Structured object records
□ □ □ □
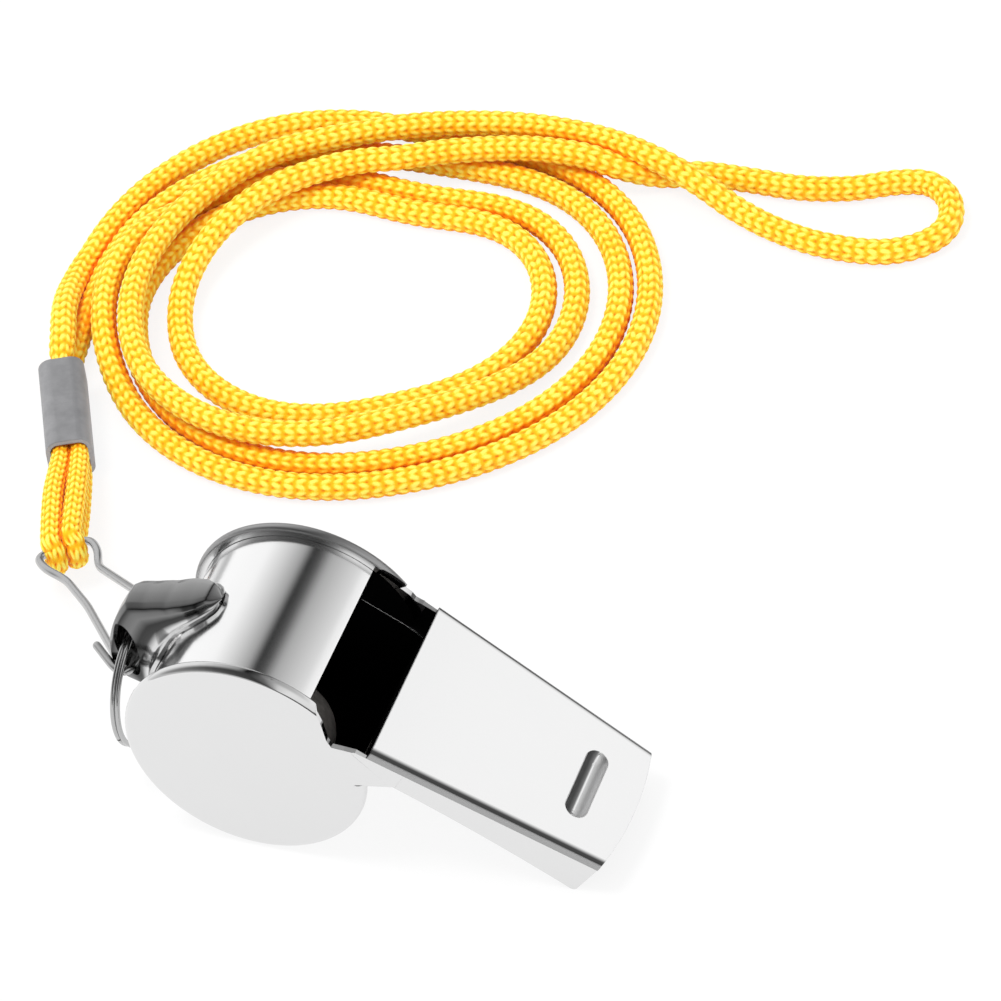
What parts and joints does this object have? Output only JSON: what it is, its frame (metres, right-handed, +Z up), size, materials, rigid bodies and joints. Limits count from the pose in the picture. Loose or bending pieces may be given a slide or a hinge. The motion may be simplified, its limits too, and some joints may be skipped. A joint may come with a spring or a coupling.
{
  "type": "sports whistle",
  "caption": "Polished steel pea whistle with a wide barrel, a split ring and a wire clip on a yellow knitted neck lanyard.",
  "frame": {"origin": "centre of the bottom of the whistle's own box, lanyard cord and clip left out, on the table", "axes": "+X towards the mouthpiece's tip, Y along the barrel's axis, +Z up from the table"},
  "size_m": [0.0935, 0.1105, 0.0258],
  "materials": {
    "polished_steel": "mirror polished",
    "wire_steel": "drawn wire, bright",
    "ferrule_metal": "matt, ribbed by the crimp",
    "pea_cork": "dark cork",
    "yellow_cord": "knitted polyester"
  },
  "bodies": {
    "whistle": {"barrel_shell": "polished_steel", "left_side_plate": "polished_steel", "right_side_plate": "polished_steel", "mouthpiece_top": "polished_steel", "mouthpiece_floor": "polished_steel", "windway_floor": "polished_steel", "lanyard_ear": "polished_steel"},
    "pea": {"cork_pea": "pea_cork"},
    "ring": {"split_ring": "wire_steel"},
    "clip": {"wire_clip": "wire_steel"},
    "lanyard": {"crimp_ferrule": "ferrule_metal", "cord_tail_inner": "yellow_cord", "cord_tail_outer": "yellow_cord", "lanyard_lead_a": "yellow_cord", "lanyard_lead_b": "yellow_cord", "lanyard_coil_a": "yellow_cord", "lanyard_coil_b": "yellow_cord", "neck_loop": "yellow_cord"}
  },
  "joints": [
    {"name": "pea_roll", "type": "hinge", "parent": "whistle", "child": "pea", "pos_m": [-0.00962, 0, 0.0129], "axis": [0, 1, 0], "continuous": true},
    {"name": "ring_swing", "type": "hinge", "parent": "whistle", "child": "ring", "pos_m": [-0.02516, 0, 0.01693], "axis": [0, 1, 0], "range_deg": [-8, 20]},
    {"name": "clip_swing", "type": "hinge", "parent": "whistle", "child": "clip", "pos_m": [-0.02452, 0, 0.01425], "axis": [0.7507, 0.6607, 0], "range_deg": [0, 12]},
    {"name": "lanyard_swing", "type": "hinge", "parent": "clip", "child": "lanyard", "pos_m": [-0.04293, 0.0201, 0.00433], "axis": [0.7507, 0.6607, 0], "range_deg": [0, 12]}
  ]
}
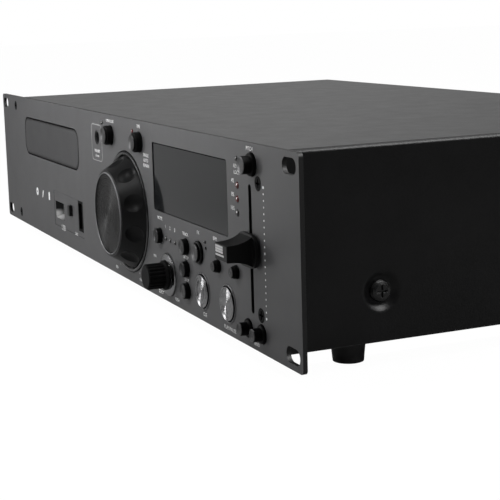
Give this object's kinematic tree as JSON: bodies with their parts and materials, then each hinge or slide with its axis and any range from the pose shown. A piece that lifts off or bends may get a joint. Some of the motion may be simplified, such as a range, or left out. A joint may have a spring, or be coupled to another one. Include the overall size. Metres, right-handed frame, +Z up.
{
  "type": "rack-mount disc player for disc jockeys",
  "caption": "Rack-mount disc player with a front tray, jog wheel, display, round push buttons, pitch fader, encoder knob and media slots, in a flat steel case on rubber feet.",
  "frame": {"origin": "centre of the four rack slots on the panel's front face", "axes": "+X to the user's right along the panel, +Y from the panel towards the rear, +Z up"},
  "size_m": [0.4826, 0.2715, 0.0966],
  "materials": {
    "panel": "satin dark grey",
    "casing": "fine satin black",
    "rubber": "matte",
    "fixings": "blackened",
    "black_plastic": "matte black",
    "gloss_black": "semi-gloss black",
    "steel": "zinc plated",
    "spun_metal": "spun, dark anodised",
    "window": "clear, glossy",
    "display": "grey glass in a black frame",
    "board": "green laminate",
    "lamp": "tinted",
    "nylon": "natural nylon",
    "die_cast": "cast"
  },
  "bodies": {
    "chassis": {"front_panel": "panel", "top_cover": "casing", "chassis_base": "casing", "rear_panel": "casing", "rubber_feet": "rubber", "foot_screws": "fixings", "cover_screws": "fixings", "panel_screws": "fixings", "media_insert": "black_plastic", "usb_port": "steel", "card_slot": "black_plastic", "headphone_jack": "black_plastic", "jog_ring": "gloss_black", "jog_bearing": "black_plastic", "display_window": "window", "lcd_module": "display", "control_boards": "board", "tact_switches": "black_plastic", "lamps": "lamp", "button_bezels": "spun_metal", "encoder_body": "steel", "fader_body": "steel", "loader_frame": "black_plastic", "loader_motor": "steel", "drive_belt": "rubber", "spindle_motor": "steel", "guide_rods": "steel", "main_board": "board", "power_supply": "board", "line_sockets": "gloss_black", "mains_inlet": "black_plastic", "power_switch": "black_plastic"},
    "tray": {"disc_tray": "black_plastic", "tray_door": "panel"},
    "gear": {"tray_gear": "nylon"},
    "loader_pulley": {"motor_pulley": "nylon"},
    "jog": {"jog_wheel": "gloss_black", "jog_cap": "spun_metal", "jog_spindle": "steel"},
    "encoder": {"encoder_knob": "black_plastic"},
    "fader": {"fader_stem": "steel", "fader_cap": "gloss_black"},
    "hub": {"spindle_hub": "nylon"},
    "pickup": {"optical_pickup": "die_cast"},
    "rocker": {"power_rocker": "black_plastic"},
    "media_key": {"media_button": "black_plastic"},
    "open_close_key": {"open_close_button": "spun_metal"},
    "time_key": {"time_button": "spun_metal"},
    "upper_key": {"upper_button": "spun_metal"},
    "key_cap_1": {"key_button_1": "spun_metal"},
    "key_cap_2": {"key_button_2": "spun_metal"},
    "key_cap_3": {"key_button_3": "spun_metal"},
    "key_cap_4": {"key_button_4": "spun_metal"},
    "small_key_1": {"small_button_1": "spun_metal"},
    "small_key_2": {"small_button_2": "spun_metal"},
    "ring_key": {"ring_button": "spun_metal"},
    "cue_key": {"cue_button": "spun_metal"},
    "play_key": {"play_button": "spun_metal"},
    "bend_minus_key": {"bend_minus_button": "spun_metal"},
    "bend_plus_key": {"bend_plus_button": "spun_metal"}
  },
  "joints": [
    {"name": "tray_slide", "type": "slide", "parent": "chassis", "child": "tray", "axis": [0, -1, 0], "range_m": [0, 0.138]},
    {"name": "gear_spin", "type": "hinge", "parent": "chassis", "child": "gear", "pos_m": [-0.1611, 0.015, 0], "axis": [0, 0, 1], "range_deg": [-5, 800]},
    {"name": "pulley_spin", "type": "hinge", "parent": "chassis", "child": "loader_pulley", "pos_m": [-0.1271, 0.015, 0], "axis": [0, 0, 1], "continuous": true},
    {"name": "jog_turn", "type": "hinge", "parent": "chassis", "child": "jog", "pos_m": [0.033, 0, -0.0062], "axis": [0, -1, 0], "continuous": true},
    {"name": "encoder_turn", "type": "hinge", "parent": "chassis", "child": "encoder", "pos_m": [0.0925, 0, -0.03], "axis": [0, -1, 0], "continuous": true},
    {"name": "fader_slide", "type": "slide", "parent": "chassis", "child": "fader", "axis": [0, 0, 1], "range_m": [-0.0225, 0.0225]},
    {"name": "hub_spin", "type": "hinge", "parent": "chassis", "child": "hub", "pos_m": [-0.118, 0.079, 0], "axis": [0, 0, 1], "continuous": true},
    {"name": "pickup_slide", "type": "slide", "parent": "chassis", "child": "pickup", "axis": [0, 1, 0], "range_m": [0, 0.034]},
    {"name": "rocker_tip", "type": "hinge", "parent": "chassis", "child": "rocker", "pos_m": [-0.112, 0.2444, 0], "axis": [1, 0, 0], "range_deg": [-18, 0]},
    {"name": "media_press", "type": "slide", "parent": "chassis", "child": "media_key", "axis": [0, 1, 0], "range_m": [0, 0.0005], "stiffness_N_per_m": 400, "springref_m": -0.0005},
    {"name": "open_close_press", "type": "slide", "parent": "chassis", "child": "open_close_key", "axis": [0, 1, 0], "range_m": [0, 0.0005], "stiffness_N_per_m": 400, "springref_m": -0.0005},
    {"name": "time_press", "type": "slide", "parent": "chassis", "child": "time_key", "axis": [0, 1, 0], "range_m": [0, 0.0005], "stiffness_N_per_m": 400, "springref_m": -0.0005},
    {"name": "upper_press", "type": "slide", "parent": "chassis", "child": "upper_key", "axis": [0, 1, 0], "range_m": [0, 0.0005], "stiffness_N_per_m": 400, "springref_m": -0.0005},
    {"name": "key_1_press", "type": "slide", "parent": "chassis", "child": "key_cap_1", "axis": [0, 1, 0], "range_m": [0, 0.0005], "stiffness_N_per_m": 400, "springref_m": -0.0005},
    {"name": "key_2_press", "type": "slide", "parent": "chassis", "child": "key_cap_2", "axis": [0, 1, 0], "range_m": [0, 0.0005], "stiffness_N_per_m": 400, "springref_m": -0.0005},
    {"name": "key_3_press", "type": "slide", "parent": "chassis", "child": "key_cap_3", "axis": [0, 1, 0], "range_m": [0, 0.0005], "stiffness_N_per_m": 400, "springref_m": -0.0005},
    {"name": "key_4_press", "type": "slide", "parent": "chassis", "child": "key_cap_4", "axis": [0, 1, 0], "range_m": [0, 0.0005], "stiffness_N_per_m": 400, "springref_m": -0.0005},
    {"name": "small_1_press", "type": "slide", "parent": "chassis", "child": "small_key_1", "axis": [0, 1, 0], "range_m": [0, 0.0005], "stiffness_N_per_m": 400, "springref_m": -0.0005},
    {"name": "small_2_press", "type": "slide", "parent": "chassis", "child": "small_key_2", "axis": [0, 1, 0], "range_m": [0, 0.0005], "stiffness_N_per_m": 400, "springref_m": -0.0005},
    {"name": "ring_press", "type": "slide", "parent": "chassis", "child": "ring_key", "axis": [0, 1, 0], "range_m": [0, 0.0005], "stiffness_N_per_m": 400, "springref_m": -0.0005},
    {"name": "cue_press", "type": "slide", "parent": "chassis", "child": "cue_key", "axis": [0, 1, 0], "range_m": [0, 0.0005], "stiffness_N_per_m": 400, "springref_m": -0.0005},
    {"name": "play_press", "type": "slide", "parent": "chassis", "child": "play_key", "axis": [0, 1, 0], "range_m": [0, 0.0005], "stiffness_N_per_m": 400, "springref_m": -0.0005},
    {"name": "bend_minus_press", "type": "slide", "parent": "chassis", "child": "bend_minus_key", "axis": [0, 1, 0], "range_m": [0, 0.0005], "stiffness_N_per_m": 400, "springref_m": -0.0005},
    {"name": "bend_plus_press", "type": "slide", "parent": "chassis", "child": "bend_plus_key", "axis": [0, 1, 0], "range_m": [0, 0.0005], "stiffness_N_per_m": 400, "springref_m": -0.0005}
  ],
  "couplings": [
    {"joint": "gear_spin", "follows": "tray_slide", "rad_per_m": 100},
    {"joint": "pulley_spin", "follows": "tray_slide", "rad_per_m": 450.9}
  ]
}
□ □ □ □
[YOUR INSTRUCTIONS] Find the lines containing "pose" and list every one of them.

[FINAL RESULT]
What parts and joints does this object have? Output only JSON: what it is, its frame (metres, right-handed, +Z up), size, materials, rigid bodies and joints. Limits count from the pose in the picture. Loose or bending pieces may be given a slide or a hinge. The motion may be simplified, its limits too, and some joints may be skipped. A joint may come with a spring or a coupling.
Give this object's kinematic tree as JSON: bodies with their parts and materials, then each hinge or slide with its axis and any range from the pose shown. A piece that lifts off or bends may get a joint. Some of the motion may be simplified, such as a range, or left out. A joint may have a spring, or be coupled to another one. Include the overall size. Metres, right-handed frame, +Z up.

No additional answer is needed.